Il faut noter que cette étude visait à mieux comprendre la relation complexe entre le taux de vide des différents formats de tubes, l’écoulement d’un liquide selon le diamètre interne des aiguilles et la distribution d’un liquide dans les différents volumes de tube pour en tirer des conclusions objectives. Évidemment, lors d’un prélèvement sanguin sur une personne, la pression sanguine et la composition du sang entrent en jeu mais n’effacera pas les principaux facteurs contributifs à la
cinétique des prélèvements qui sont le diamètre de l’aiguille et le taux de vide des tubes. En fait, l’écoulement du sang dans un tube est un cas complexe3 (comportement qui n’est pas typique d’un fluide newtonien) et il était nécessaire de débuter l’étude avec un liquide simple avant d’entreprendre ultérieurement des tests avec du sang. Dans ce cas, l’étude nécessiterait de contrôler l’hématocrite, la longueur des aiguilles, la température, la pression, etc… En l’occurrence, le sang étant un fluide non newtonien, sa viscosité va changer selon le diamètre de l’aiguille. En fait, lorsque le diamètre interne de l’aiguille va approcher 0,3 mm (25G; 0,232 mm), les globules rouges vont s’orienter axialement et voyager plus rapidement que le plasma qui lui se retrouve près des parois. Cet effet complexe sur l’écoulement dans les tubes serait très intéressant à étudier et à comparer aux résultats présentés ici.

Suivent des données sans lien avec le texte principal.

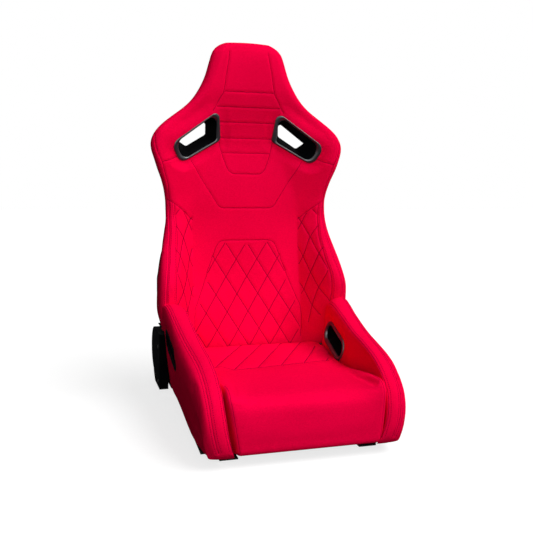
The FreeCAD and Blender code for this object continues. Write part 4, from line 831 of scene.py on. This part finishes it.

En conclusion, le remplissage du tube est un paramètre préanalytique pouvant affecter cliniquement le résultat et ainsi porter préjudice aux patients. La standardisation des prélèvements implique donc de sensibiliser les préleveurs des unités médicales plus impactées et d’intégrer les bonnes pratiques de prélèvement dans les procédures transmises au personnel. En terminant, une meilleure compréhension de la cinétique de remplissage permet de faire des choix plus éclairés au plan des formats de tubes à privilégier et aussi des critères de volumes acceptables et réalistes à implanter au laboratoire. Un bon duo aiguille/tube est à privilégier.